With the converting keywords pushed back to bad positions, no one’s going to click them, thus creating no sales.
Yeah. In Joe’s position I’d have plowed the $80 back into raising the bids on keywords that were converting. I might also have looked at match type, variants of the words and negative keywords.
I just made a post about this on my blog. Well similar, I was talking about how people bid low on keywords and then even lower their keyword prices more, when what they really need to do sometimes is raise their bid score to make a profit combined with raising their quality score. Sometimes bidding too low can kill a campaign in my experience while raising can sometimes work. Its really about testing as some niches lower bids work and some higher bids work.
Hi Charles,
You’re exactly right! You spilled the beans LOL!

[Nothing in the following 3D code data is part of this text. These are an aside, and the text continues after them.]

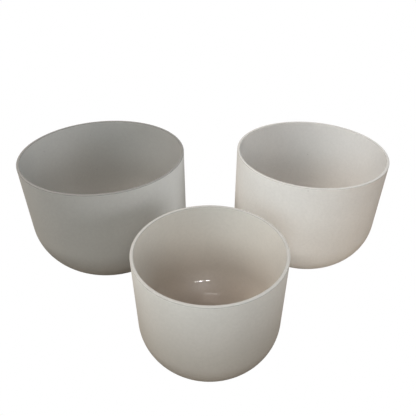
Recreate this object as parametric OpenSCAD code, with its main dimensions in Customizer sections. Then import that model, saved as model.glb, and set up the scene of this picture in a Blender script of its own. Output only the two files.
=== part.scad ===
// A graduated set of three open crucibles in one pale, matt ceramic.
// Each is a single shell of revolution: a straight wall, one large round
// corner, a small flat base, and a narrow flat rim with softened edges.
// They stand apart on one level surface at z = 0, the smallest in front (-Y),
// and the origin is the middle of the ground that the whole set covers.

/* [Small crucible] */
// Outside diameter of the small crucible
small_d = 229; // [180:1:285]
// Height of the small crucible, from base to rim
small_h = 207; // [160:1:280]
// Outside radius of the round corner between its wall and base
small_corner_r = 77; // [50:1:88]
// Thickness of its side wall
small_wall = 5; // [3.5:0.1:8]
// Thickness of its bottom
small_floor = 6; // [3.5:0.1:12]

/* [Medium crucible] */
// Outside diameter of the medium crucible
medium_d = 285; // [225:1:350]
// Height of the medium crucible, from base to rim
medium_h = 229; // [180:1:310]
// Outside radius of the round corner between its wall and base
medium_corner_r = 96; // [60:1:110]
// Thickness of its side wall
medium_wall = 5; // [3.5:0.1:8]
// Thickness of its bottom
medium_floor = 6; // [3.5:0.1:12]

/* [Large crucible] */
// Outside diameter of the large crucible
large_d = 305; // [245:1:370]
// Height of the large crucible, from base to rim
large_h = 230; // [180:1:310]
// Outside radius of the round corner between its wall and base
large_corner_r = 103; // [65:1:120]
// Thickness of its side wall
large_wall = 5; // [3.5:0.1:8]
// Thickness of its bottom
large_floor = 6; // [3.5:0.1:12]

/* [Rim] */
// Radius that softens the outer and inner edge of every rim
rim_edge_r = 1.2; // [0.4:0.1:1.6]

/* [Arrangement] */
// Clear gap between the small and the large crucible
small_large_gap = 60; // [20:1:150]
// Clear gap between the small and the medium crucible
small_medium_gap = 77; // [20:1:150]
// Clear gap between the large and the medium crucible
large_medium_gap = 102; // [20:1:150]
// Turn of the back pair about the vertical: above 0, the medium one stands further back
back_pair_turn = 2.6; // [-20:0.1:20]

/* [Hidden] */
// Segments in a full turn of every round surface
round_fn = 180;

// Distances between centres: touching distance plus the clear gap
small_large = (small_d + large_d) / 2 + small_large_gap;
small_medium = (small_d + medium_d) / 2 + small_medium_gap;
large_medium = (large_d + medium_d) / 2 + large_medium_gap;

// Centres measured from the large crucible, by the cosine rule on that triangle
corner_at_large = acos((small_large ^ 2 + large_medium ^ 2 - small_medium ^ 2)
                       / (2 * small_large * large_medium));
from_large = [
    [0, 0],
    large_medium * heading(back_pair_turn),
    small_large * heading(back_pair_turn - corner_at_large)
];
radii = [large_d, medium_d, small_d] / 2;

// Middle of the ground that the three cover, along X and along Y
middle = [for (axis = [0, 1]) (lowest(axis) + highest(axis)) / 2];
large_at = from_large[0] - middle;
medium_at = from_large[1] - middle;
small_at = from_large[2] - middle;

function heading(turn) = [cos(turn), sin(turn)];
function lowest(axis) = min([for (i = [0 : 2]) from_large[i][axis] - radii[i]]);
function highest(axis) = max([for (i = [0 : 2]) from_large[i][axis] + radii[i]]);

// Half section of a solid cup from z = 0: flat base, round corner, straight side
module cup_half(r, h, corner_r) {
    square([r - corner_r, h]);
    translate([0, corner_r])
        square([r, h - corner_r]);
    translate([r - corner_r, corner_r])
        intersection() {
            circle(corner_r, $fn = round_fn);
            translate([0, -corner_r])
                square(corner_r);
        }
}

// Half section of the top of a wall: a flat land between two rounded edges
module rim_half(r, h, wall) {
    for (edge = [r - wall + rim_edge_r, r - rim_edge_r])
        translate([edge, h - rim_edge_r])
            circle(rim_edge_r, $fn = round_fn);
    translate([r - wall + rim_edge_r, h - 2 * rim_edge_r])
        square([wall - 2 * rim_edge_r, 2 * rim_edge_r]);
}

// One crucible: its shell turned about a vertical axis at the place "at"
module crucible(at, d, h, corner_r, wall, floor_t) {
    r = d / 2;
    translate([at[0], at[1], 0])
        rotate_extrude($fn = round_fn) {
            difference() {
                cup_half(r, h - rim_edge_r, corner_r);
                translate([0, floor_t])
                    cup_half(r - wall, h, corner_r - wall);
            }
            rim_half(r, h, wall);
        }
}

module large_crucible()
    color([0.60, 0.59, 0.57])
        crucible(large_at, large_d, large_h, large_corner_r, large_wall, large_floor);

module medium_crucible()
    color([0.80, 0.79, 0.76])
        crucible(medium_at, medium_d, medium_h, medium_corner_r, medium_wall, medium_floor);

module small_crucible()
    color([0.72, 0.70, 0.67])
        crucible(small_at, small_d, small_h, small_corner_r, small_wall, small_floor);

large_crucible();
medium_crucible();
small_crucible();
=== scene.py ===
"""A graduated set of three pale ceramic crucibles on a plain white floor."""
import math

import bmesh
import bpy
from mathutils import Matrix, Vector


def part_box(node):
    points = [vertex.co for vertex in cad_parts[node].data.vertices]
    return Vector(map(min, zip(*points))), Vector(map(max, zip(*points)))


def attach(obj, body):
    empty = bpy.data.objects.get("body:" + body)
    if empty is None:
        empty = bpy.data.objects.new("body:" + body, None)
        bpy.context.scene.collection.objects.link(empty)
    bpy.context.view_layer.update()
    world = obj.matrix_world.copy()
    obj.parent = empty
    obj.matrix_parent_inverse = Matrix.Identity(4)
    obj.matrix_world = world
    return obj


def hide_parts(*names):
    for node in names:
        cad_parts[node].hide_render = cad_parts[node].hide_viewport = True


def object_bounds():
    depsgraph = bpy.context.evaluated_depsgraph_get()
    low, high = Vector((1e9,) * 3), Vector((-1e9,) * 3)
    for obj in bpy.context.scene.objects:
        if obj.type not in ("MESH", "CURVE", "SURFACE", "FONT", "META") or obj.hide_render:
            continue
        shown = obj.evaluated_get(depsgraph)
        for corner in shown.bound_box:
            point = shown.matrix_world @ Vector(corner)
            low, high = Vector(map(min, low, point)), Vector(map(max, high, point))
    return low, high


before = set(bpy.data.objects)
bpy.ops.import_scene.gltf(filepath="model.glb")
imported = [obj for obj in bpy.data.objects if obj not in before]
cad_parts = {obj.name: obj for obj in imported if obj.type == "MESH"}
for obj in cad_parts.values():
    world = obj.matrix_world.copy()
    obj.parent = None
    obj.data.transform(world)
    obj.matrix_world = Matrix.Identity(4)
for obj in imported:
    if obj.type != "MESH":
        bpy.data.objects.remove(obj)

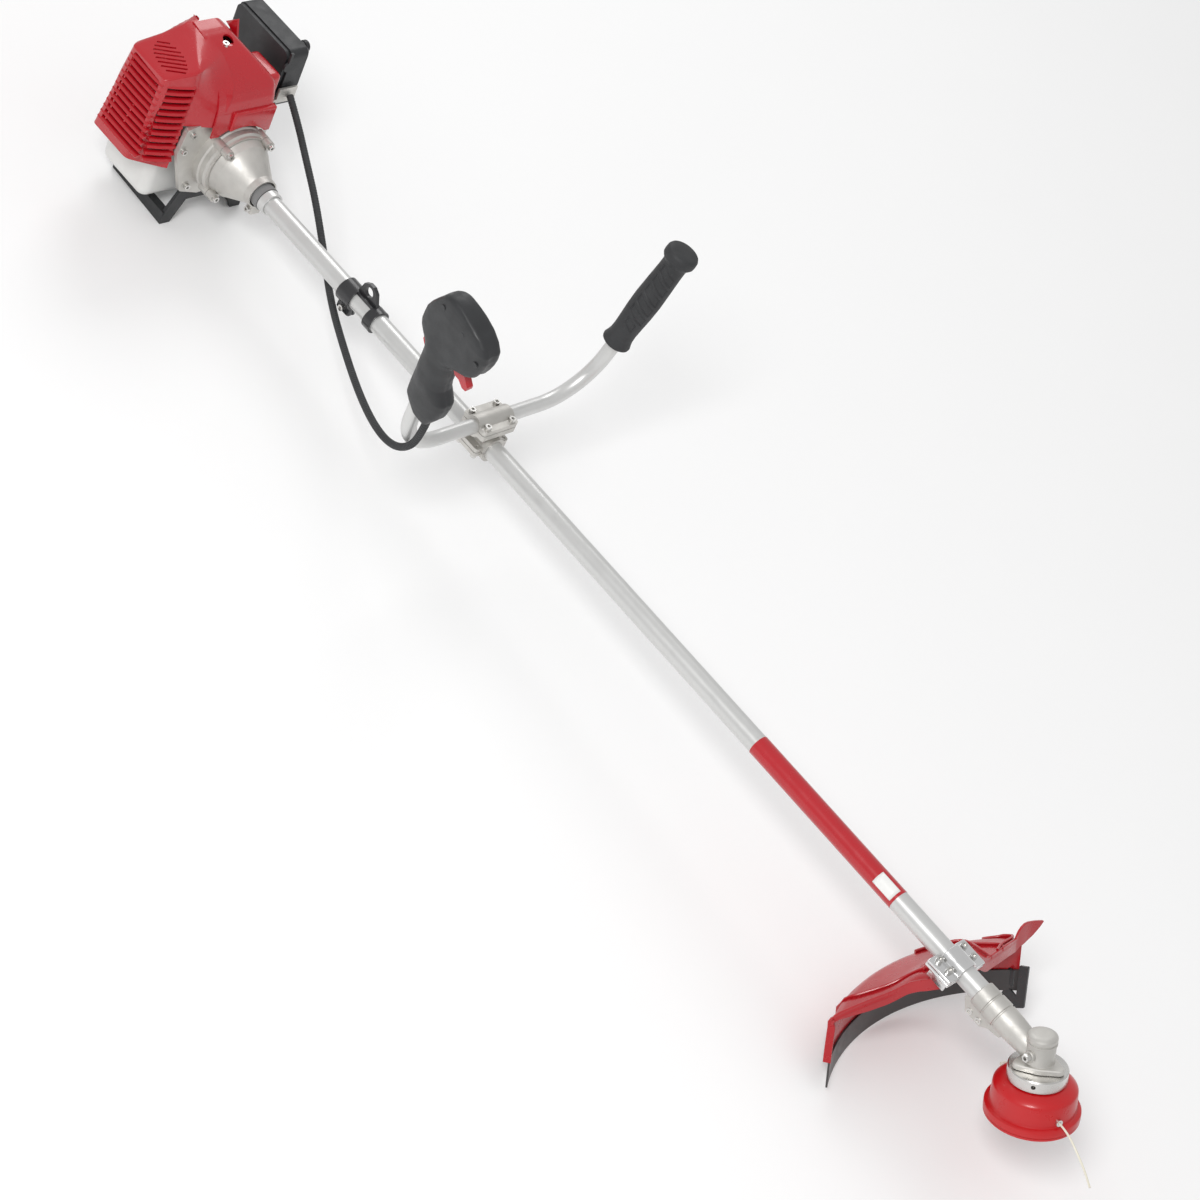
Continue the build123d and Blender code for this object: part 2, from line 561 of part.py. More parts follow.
with BuildPart() as handlebar_clamp_base:
    block((BAR_X - 21.0, BAR_X + 21.0), (-28.0, 28.0), (22.0, 29.6), 4.0)
    block((BAR_X - 15.0, BAR_X + 15.0), (-16.0, 16.0), (0.0, 23.0))
    rod(beside(28.0, BAR_X, BAR_Z), 14.0, 56.0)
    rod(across(BAR_X - 23.0), 17.5, 46.0)
    block((BAR_X - 19.0, BAR_X + 19.0), (-27.0, 27.0), (-6.0, 6.0), 4.0)
    block((BAR_X - 30.0, BAR_X + 30.0), (-40.0, 40.0), (29.6, 60.0), mode=Mode.SUBTRACT)
    block((BAR_X - 30.0, BAR_X + 30.0), (-40.0, 40.0), (-30.0, 0.4), mode=Mode.SUBTRACT)
    rod(beside(40.0, BAR_X, BAR_Z), BAR_R + FIT, 80.0, mode=Mode.SUBTRACT)
    rod(across(BAR_X - 30.0), TUBE_R + FIT, 60.0, mode=Mode.SUBTRACT)
    drill(BAR_SCREWS, 20.0)
    drill(TUBE_CLAMP_SCREWS, 14.0)

with BuildPart() as handlebar_clamp_cap:
    rod(beside(28.0, BAR_X, BAR_Z), 14.0, 56.0)
    block((BAR_X - 21.0, BAR_X + 21.0), (-28.0, 28.0), (30.4, 37.0), 4.0)
    block((BAR_X - 30.0, BAR_X + 30.0), (-40.0, 40.0), (0.0, 30.4), mode=Mode.SUBTRACT)
    rod(beside(40.0, BAR_X, BAR_Z), BAR_R + FIT, 80.0, mode=Mode.SUBTRACT)
    for plane in BAR_SCREWS:
        rod(plane, 5.2, 12.0, mode=Mode.SUBTRACT)
    drill(BAR_SCREWS, 20.0)

with BuildPart() as left_grip:
    turned(
        side_of(LEFT_ARM),
        Axis(LEFT_ARM.origin, LEFT_ARM.z_dir),
        [
            (BAR_R + FIT, 89.0), (17.0, 89.0), (18.6, 92.0), (16.2, 104.0), (16.6, 125.0), (17.8, 160.0),
            (16.6, 200.0), (16.4, 226.0), (20.0, 231.0), (21.6, 236.0), (21.2, 243.0), (17.0, 247.0), (0.0, 247.0),
            (0.0, 240.4), (BAR_R + FIT, 240.4),
        ],
    )

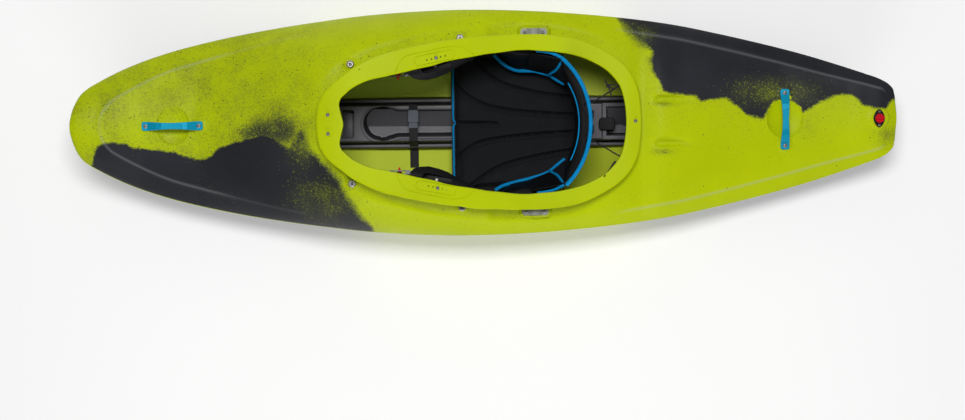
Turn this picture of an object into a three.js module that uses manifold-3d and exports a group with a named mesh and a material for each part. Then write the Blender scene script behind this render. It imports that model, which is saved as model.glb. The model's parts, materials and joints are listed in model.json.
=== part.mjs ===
// A whitewater kayak: a roto-moulded hull with its rim, grab handles, drain plug and outfitting.
// Millimetres. X runs from the bow to the stern, +Y is starboard and +Z is up.
// AHEAD and BEHIND are from midships.
// The origin lies on the ground under the middle of the hull.
import * as THREE from 'three';
import Module from 'manifold-3d';
import { mergeVertices } from 'three/addons/utils/BufferGeometryUtils.js';

const wasm = await Module();
wasm.setup();

// Driving dimensions of the hull
const HULL_LENGTH = 2300;
const HULL_BEAM = 627;
const DECK_HEIGHT = 346;
const HULL_WALL = 6;
const SEAT_GAP = 0.3;
const CUT_OVERRUN = 3;

// Driving dimensions of the cockpit rim
const RIM_LENGTH = 885;
const RIM_WIDTH = 479;
const RIM_FRONT_AHEAD = 458.5;
const RIM_RISE = 28;
const OPENING_LENGTH = 778;
const OPENING_WIDTH = 390;
const OPENING_FRONT_AHEAD = 394;
const FLANGE_THICK = 7;
const LIP_DEPTH = 20;
const LIP_REACH = 22;
const LIP_THICK = 5;
const INNER_LIP_DEPTH = 13;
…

I will explain how I creatively deal with this situation.
Actually Amit, I was just able to connect this post to another one you wrote a while back
http://www.superaffiliatemindset.com/how-super-affiliates-set-their-bids/
lol I read this blog too much
p.s. Your Super Affiliate Accelerator is honestly the best learning tool I’ve come across. Learning 10x more from it then the ppc classroom.
Would just making the MAx CPC on the Adgroup highier be OK? Does not Google only charge you one cent highier than the highest bid?
LOl i was about to comment on another blog post amit made which is so similar to this one but charles beat me to it.
anyway Amit, I have a question.
1) how do you crack a hyper competitive keyword?
In reading your blog i have found that you usually bid the same amount on all keywords ( i can’t remember if you bid breakeven at 1% conv rate )
So my question is do you leave it at that? I know you bid higher for those converting better ( like higher 10% for those with higher than 50% ROI etc )
I want to know is there any other thing you do? For example bidding high to get the number one position which i my experience is great because you pay a lot less than your competitor and your QS is over the roof.
Im finding myself in a similiar position for one campaign right now.
It seems like you need to initially lose money that is bid enough to make the first page and then once you have established a history — however long that takes ? then you might be able to bid lower and stay on the first page ? I dont have a definite answer myself right now - maybe Amit will shed some light in his next post.
It seems like you are at a disadvantage when you enter the market as opposed to established players —
How long it takes to establish history to be able to compete with established players - Well that is the question .
Either way it takes some skill and experience to deal with such tight margins.
Another comment ..
Google claims that your quality score is normalized to its ad position per this comment http://www.webmasterworld.com/google_adwords/3193035.htm but I have my doubts maybe Amit would shed some light on that matter as well
It would seem like a good business move to make advertisers pay more when entering a new market
Nice Post Amit. Ironically, this is what i went through with one my campaigns recently. I got my first two sales right of the bat after launching. Right after that, i broke my keywords in 6 different ad groups, added more keywords and lowered the bids. I got the same amount of clicks as before but after 100+ clicks i had no sale. I panicked and paused some of the ad groups and after almost 2 weeks and after 600+ hops, i have no sale. I couldn’t figure out why.
Anyhoo, can’t wait for the part two of this post.